→ THE EXERCISE: Only the lines from the one containing "for node_name, node_shape" through the one containing "points = [vertex.co" are wanted. Give them again exactly, both ends included.

→ GIVEN INFORMATION:

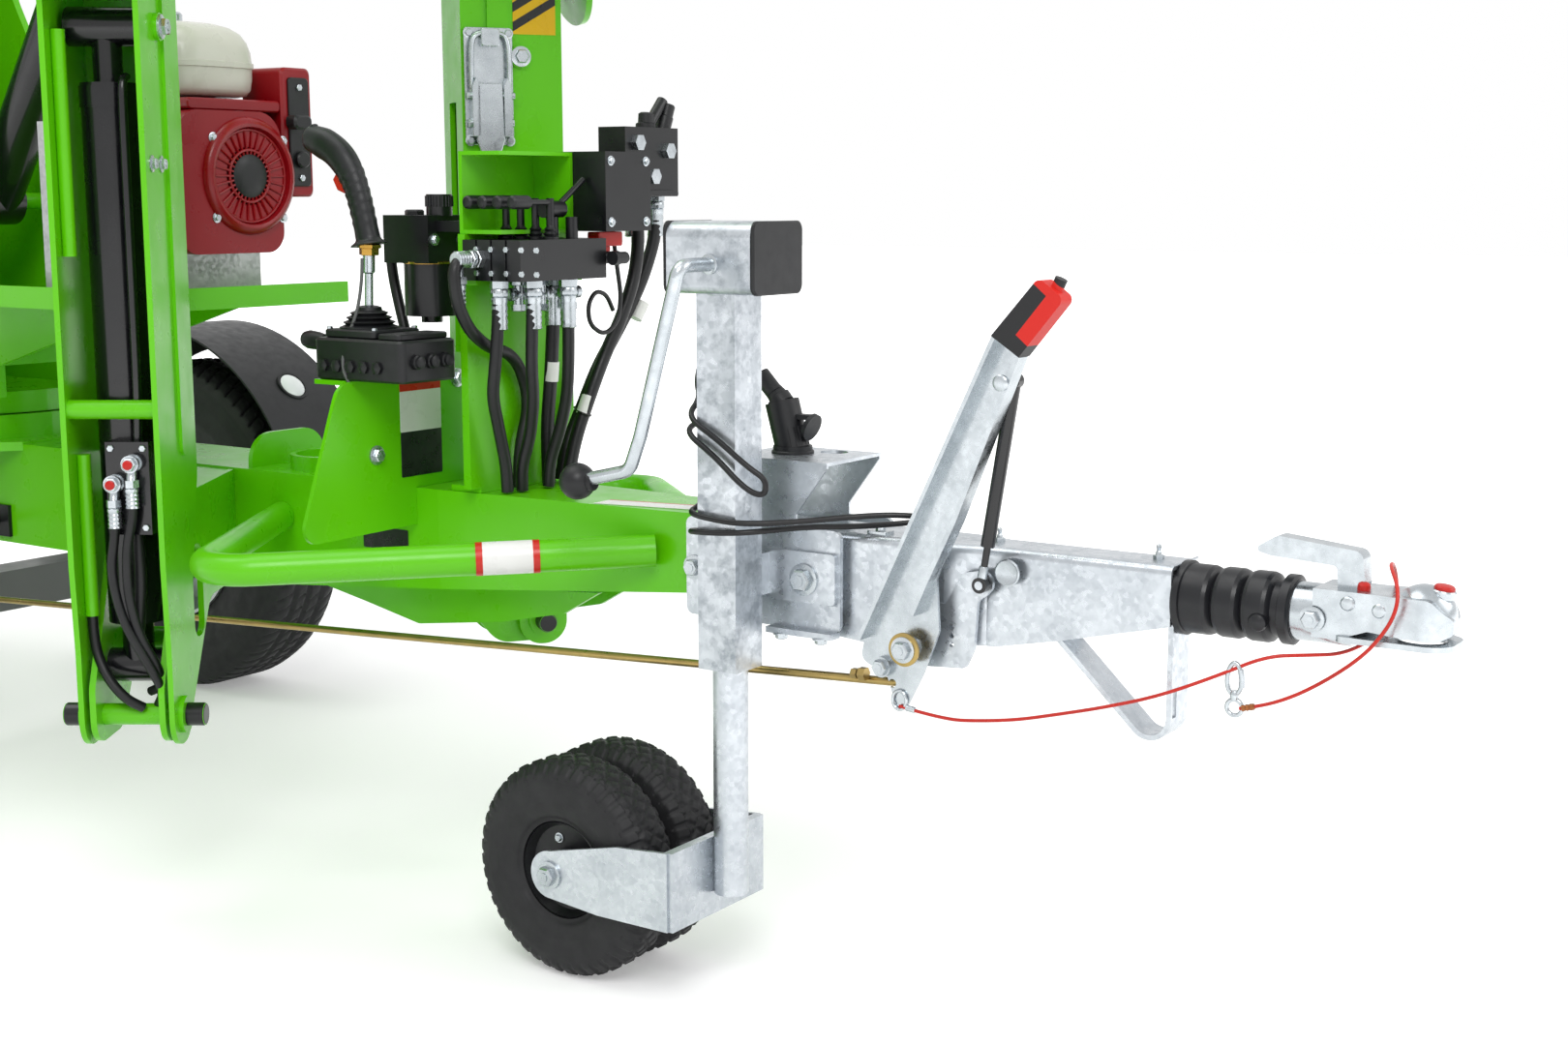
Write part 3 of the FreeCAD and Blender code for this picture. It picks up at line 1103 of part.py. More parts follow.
def engine():
    """Tray, engine with its switch box, slotted cowl and flanged tank."""
    x, y, z = ENGINE_X, ENGINE_Y, TRAY_Z
    x0, x1 = 60 + SEAT, x + 150
    tray = box(x0, x1, -270, 107, z - 8, z)
    lips = [box(x0, x1, -270, -262, z - 1, z + 22), box(x1 - 8, x1, -270, 107, z - 1, z + 22)]
    knees = [plate_xz([(x0, 700, 0), (x0, z - 7, 0), (420, z - 7, 0)], y0, y0 + 8) for y0 in (-118.0, 90.0)]
    nodes["engine_tray"] = fuse([tray] + lips + knees + [box(x0, x0 + 8, -118, 98, 700, z - 4)])
    block = box(x - 130, x + 60, y - 116, y + 113, z + SEAT, z + 250)
    neck = box(x - 90, x + 40, y - 60, y + 60, z + 249, z + TANK_RISE - SEAT)
    panel = plate_xz([(x + 40, z + 150, 0), (x + 120, z + 150, 6), (x + 120, z + 324, 6),
                      (x + 40, z + 324, 0)],
                     y + 112, y + 163)
    nodes["engine_block"] = fuse([block, neck, panel])
    face_x = x + 135
    cowl = plate_yz([(y - 92, z + 67, 30), (y + 93, z + 67, 30), (y + 93, z + 263, 40),
                     (y - 92, z + 263, 40)],
                    x + 60 + SEAT, face_x)
    fan_y, fan_z = y + 32, z + 174
    grille = []
    for i in range(FAN_SLOTS):
        slot = box(face_x - 8, face_x + 1, 38, 62, -2, 2)
        slot.rotate(V(0, 0, 0), V(1, 0, 0), 360 * i / FAN_SLOTS)
        slot.translate(V(0, fan_y, fan_z))
        grille.append(slot)
    nodes["engine_cowl"] = cowl.cut(Part.makeCompound(grille))
    sides = [(x - 140, y - 65, 26), (x + 110, y - 65, 26), (x + 110, y + 101, 26), (x - 140, y + 101, 26)]
    seam = z + TANK_RISE + 44
    flange = [(px + math.copysign(7, px - x), py + math.copysign(7, py - y - 18), r + 7) for px, py,
              r in sides]
    crown = plate_xy(sides, seam, seam + 62)
    rim = [edge for edge in crown.Edges if all(abs(v.Z - seam - 62) < 0.01 for v in edge.Vertexes)]
    nodes["fuel_tank"] = fuse([plate_xy(sides, z + TANK_RISE, seam + 1), crown.makeFillet(20, rim),
                               plate_xy(flange, seam - 3, seam + 2)])


def export(name, shape):
    shape.exportStep(f"parts/{name}.step")


nodes["main_frame"] = main_frame()
nodes["outrigger_brackets"] = brackets()
for corner, cx, cy, heading in corner_frames():
    nodes[f"leg_{corner}"] = place(leg(), cx, cy, heading)
    nodes[f"leg_barrel_{corner}"] = place(leg_barrel(), cx, cy, heading)
    nodes[f"leg_rod_{corner}"] = place(leg_rod(), cx, cy, heading)
nodes["guard_tubes"] = guard_tubes()
nodes["shield_plate"] = shield_plate()
nodes["drawbar"] = drawbar()
nodes["coupling_head"] = coupling_head()
nodes["coupling_bellows"] = bellows()
nodes["handbrake"] = handbrake()
nodes["handbrake_grip"] = handbrake_grip()
nodes["gas_strut"] = gas_strut()
nodes["tow_plug"] = tow_plug()
nodes["hydraulic_hoses"] = hydraulic_hoses()
nodes["mast_cable"] = mast_cable()
nodes["breakaway_cable"] = breakaway_cable()
nodes["brake_rod"] = brake_rod()
nodes["jockey_mast"] = jockey_mast()
nodes["jockey_crank"] = jockey_crank()
nodes["jockey_spindle"] = jockey_spindle()
nodes["jockey_leg"] = jockey_leg()
nodes["jockey_rims"] = jockey_rims()
nodes["jockey_tyres"] = jockey_tyres()
nodes["axle"] = axle()
nodes["mudguards"] = mudguards()
for name, sign in (("left", 1), ("right", -1)):
    nodes[f"tyre_{name}"] = wheel_tyre(sign)
    nodes[f"rim_{name}"] = wheel_rim(sign)
control_station()
nodes["turret"] = turret()
nodes["lower_link"] = link(LINK_PIN, LINK_DEPTH, LINK_HALF,
                           eye_lugs(LIFT_EYE, LINK_PIN[1] - LINK_DEPTH / 2 + 1, 22))
nodes["upper_link"] = link(UPPER_PIN, UPPER_DEPTH, LINK_HALF, [])
nodes["lift_barrel_lower"] = lift_barrel(LIFT_BASE, LIFT_EYE, LIFT_BARREL_R, LIFT_ROD_R, LIFT_EYE_HALF, 60)
nodes["lift_rod_lower"] = lift_rod(LIFT_BASE, LIFT_EYE, LIFT_BARREL_R, LIFT_ROD_R, LIFT_EYE_HALF)
nodes["lift_barrel_upper"] = lift_barrel(TOP_BASE, TOP_EYE, TOP_BARREL_R, TOP_ROD_R, LIFT_EYE_HALF, 60)
nodes["lift_rod_upper"] = lift_rod(TOP_BASE, TOP_EYE, TOP_BARREL_R, TOP_ROD_R, LIFT_EYE_HALF)
nodes["knuckle"] = knuckle()
nodes["upper_boom"] = upper_boom()
nodes["telescope"] = telescope()
nodes["cage"] = cage()
nodes["cage_floor"] = cage_floor()
engine()

for node_name, node_shape in nodes.items():
    export(node_name, node_shape)
    facets = len(node_shape.tessellate(0.5)[1])
    print(node_name, "valid" if node_shape.isValid() else "INVALID", len(node_shape.Solids), facets)
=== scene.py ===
"""Dresses the towable boom lift: finishes, camera, light and the small parts that the solids leave out."""
import math
import bpy
import numpy as np
from mathutils import Matrix, Vector


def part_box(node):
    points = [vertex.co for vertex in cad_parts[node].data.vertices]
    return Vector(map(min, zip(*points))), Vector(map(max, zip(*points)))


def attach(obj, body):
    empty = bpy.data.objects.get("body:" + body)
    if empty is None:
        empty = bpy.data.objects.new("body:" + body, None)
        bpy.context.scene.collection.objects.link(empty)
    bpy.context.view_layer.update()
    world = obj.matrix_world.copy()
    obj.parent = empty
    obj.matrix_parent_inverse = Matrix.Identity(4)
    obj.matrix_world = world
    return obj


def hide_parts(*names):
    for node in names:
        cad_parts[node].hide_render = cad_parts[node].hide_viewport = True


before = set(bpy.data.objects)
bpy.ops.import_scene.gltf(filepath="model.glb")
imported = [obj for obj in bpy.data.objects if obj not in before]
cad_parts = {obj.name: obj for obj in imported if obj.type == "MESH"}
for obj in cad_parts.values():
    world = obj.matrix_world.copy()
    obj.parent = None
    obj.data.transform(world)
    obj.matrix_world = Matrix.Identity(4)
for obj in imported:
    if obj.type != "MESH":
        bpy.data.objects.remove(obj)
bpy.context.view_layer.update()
MM = 0.001

# The photograph's width, and the lens and place that fit it
IMAGE_W = 1620
SENSOR_MM = 36.0
LENS_PX = 2100.0
CAMERA_AT = (2.813, -2.037, 0.962)
CAMERA_AZIMUTH = math.radians(34.0)
CAMERA_PITCH = math.radians(-9.2)

# Studio: the world's light on the object, and how the floor's own glow grows to white away from it, in metres
WORLD_LEVEL = 0.62
GLOW_FROM, GLOW_TO, GLOW_LEAST = 1.6, 4.2, 0.27
FLOOR_REACH = 30.0

# Directions: forward is towards the coupling, and the photograph looks at the right side
FORWARD, LEFT, RIGHT, UP, DOWN = (1, 0, 0), (0, 1, 0), (0, -1, 0), (0, 0, 1), (0, 0, -1)


def middle(node):
    """Centre of a node's box at rest, to the nearest millimetre."""
    low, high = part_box(node)
    return [round((a + b) / 2 / MM) for a, b in zip(low, high)]


# Centres that the frame gives: twin jockey tyres, left road wheel, mast, tank, joystick and filter
JOCKEY_X, JOCKEY_Y, JOCKEY_R = middle("jockey_tyres")
AXLE_X, HALF_TRACK, WHEEL_R = middle("tyre_left")
MAST_X = middle("jockey_spindle")[0]
TANK_AT = middle("fuel_tank")[:2]
STICK_Y = middle("joystick_console")[1]
FILTER_Y = middle("oil_filter")[1]
# Half the distance between the jockey tyres, the engine's shaft, and the first of the valve bank's ports
JOCKEY_SPREAD = 46
HUB_Y, HUB_Z = -60, 986
PORT_X, PORT_PITCH = 1020.3, 25


def linear(code):
    """sRGB hex code to linear RGBA."""
    rgb = np.array([int(code[i:i + 2], 16) for i in (1, 3, 5)]) / 255.0
    low, high = rgb / 12.92, ((rgb + 0.055) / 1.055) ** 2.4
    return (*np.where(rgb <= 0.04045, low, high), 1.0)


def add(tree, kind, settings=None, **links):
    """Adds a node. A link's value is a socket or a plain value; i with a number picks an input by place."""
    node = tree.nodes.new(kind)
    for name, value in (settings or {}).items():
        setattr(node, name, value)
    for name, value in links.items():
        by_place = name[0] == "i" and name[1:].isdigit()
        socket = node.inputs[int(name[1:])] if by_place else node.inputs[name.replace("_", " ")]
        if isinstance(value, bpy.types.NodeSocket):
            tree.links.new(value, socket)
        else:
            socket.default_value = value
    return node


def finish_material(name, colour, roughness, metallic=0.0, ior=1.5, coat=0.0, coat_roughness=0.1):
    """A new material with its shader and the object's own coordinates."""
    made = bpy.data.materials.new(name)
    made.use_nodes = True
    tree = made.node_tree
    tree.nodes.clear()
    out = add(tree, "ShaderNodeOutputMaterial")
    shader = add(tree, "ShaderNodeBsdfPrincipled")
    shader.inputs["Base Color"].default_value = linear(colour)
    shader.inputs["Roughness"].default_value = roughness
    shader.inputs["Metallic"].default_value = metallic
    shader.inputs["IOR"].default_value = ior
    shader.inputs["Coat Weight"].default_value = coat
    shader.inputs["Coat Roughness"].default_value = coat_roughness
    tree.links.new(shader.outputs[0], out.inputs[0])
    where = add(tree, "ShaderNodeTexCoord").outputs["Object"]
    return made, tree, shader, where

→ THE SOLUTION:
for node_name, node_shape in nodes.items():
    export(node_name, node_shape)
    facets = len(node_shape.tessellate(0.5)[1])
    print(node_name, "valid" if node_shape.isValid() else "INVALID", len(node_shape.Solids), facets)
=== scene.py ===
"""Dresses the towable boom lift: finishes, camera, light and the small parts that the solids leave out."""
import math
import bpy
import numpy as np
from mathutils import Matrix, Vector


def part_box(node):
    points = [vertex.co for vertex in cad_parts[node].data.vertices]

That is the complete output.